5.1. Taking into account the state of the art, the costs of implementation and the nature, scope, context and purposes of Processing as well as the risk of varying likelihood and severity for the rights and freedoms of natural persons, Processor shall in relation to the Controller Personal Data implement appropriate technical and organizational measures to ensure a level of security appropriate to that risk, including, as appropriate, the measures referred to in Article 32(1) of the GDPR. The list of major security measures is laid down in Schedule 4 thereto.

5.2. In assessing the appropriate level of security, Processor shall take into account in particular of the risks that are presented by Processing, in particular from a Personal Data Breach.

6. SUBPROCESSING

6.1 The Parties agree that the Processor has the Controller’s general authorization to use the services of Subprocessors from the list indicated in Schedule 5 hereto.
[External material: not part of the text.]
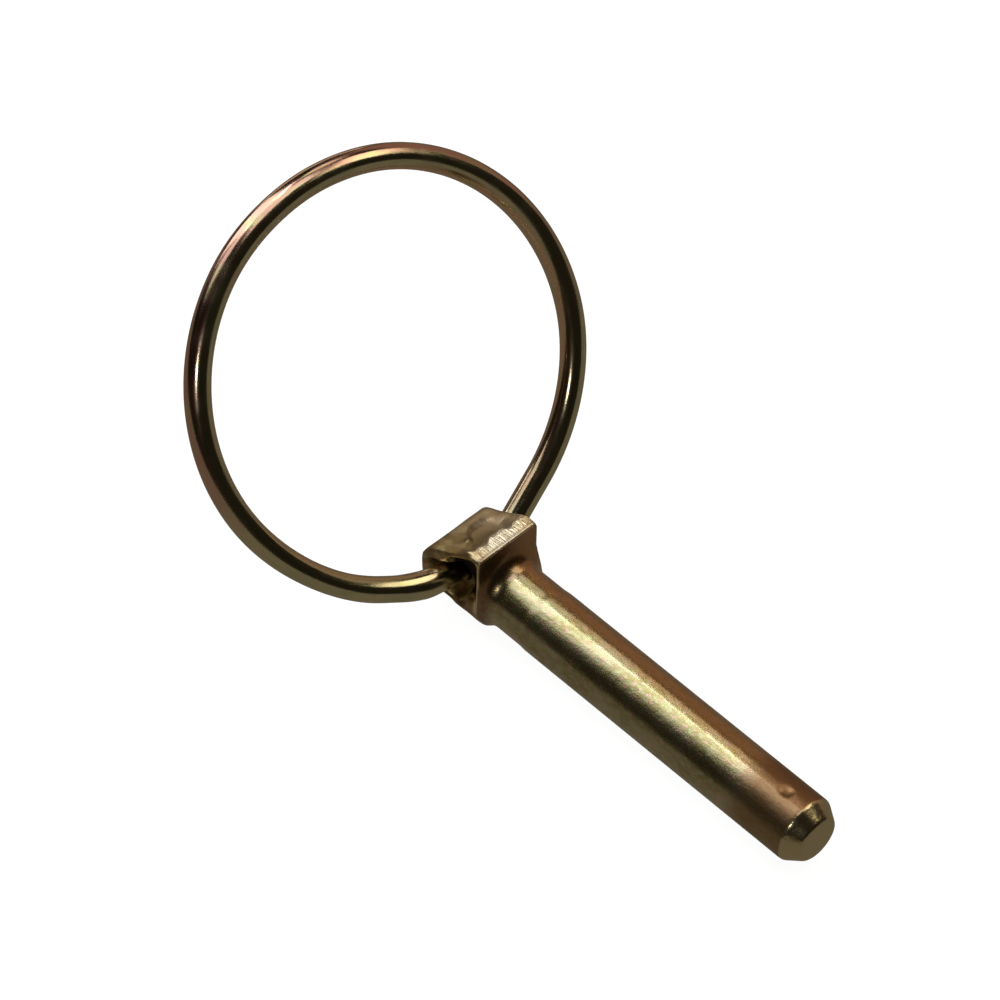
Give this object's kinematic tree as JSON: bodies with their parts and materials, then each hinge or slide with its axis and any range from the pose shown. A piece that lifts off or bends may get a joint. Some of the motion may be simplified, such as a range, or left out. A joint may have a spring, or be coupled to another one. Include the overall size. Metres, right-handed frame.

The processor may change the said list with 30 days' prior written notice to the Controller. In case the Controller reasonably objects to the changes to the Subprocessors list, with provision of reasonable concerns as to the personal data security, then the sole and exclusive remedy for the Controller shall be

7. DATA SUBJECT RIGHTS

7.1 Taking into account the nature of the Processing, Processor shall assist the Controller by implementing appropriate technical and organizational measures, insofar as this is possible, for the fulfillment of the Controller's obligations, as reasonably understood by the Controller, to respond to requests to exercise Data Subject rights under the Data Protection Laws.

7.2 Processor shall:

7.2.1. promptly notify the Controller if it receives a request from a Data Subject under any Data Protection Law in respect of the Controller's Personal Data, provided that in general availability to answer the Data Subjects is vested in the Controller; and

7.2.2. ensure that it does not respond to that request except on the documented instructions of the Controller or as required by applicable laws to which the Processor is subject, in which case Processor shall to the extent permitted by applicable laws inform the Controller of that legal requirement before the Processor responds to the request.

8. PERSONAL DATA BREACH

8.1 Processor shall notify the Controller without undue delay upon Processor becoming aware of a Personal Data Breach affecting Controller Personal Data, providing Controller with sufficient information to allow the Controller to meet any obligations to report or inform Data Subjects of the Personal Data Breach under the Data Protection Laws.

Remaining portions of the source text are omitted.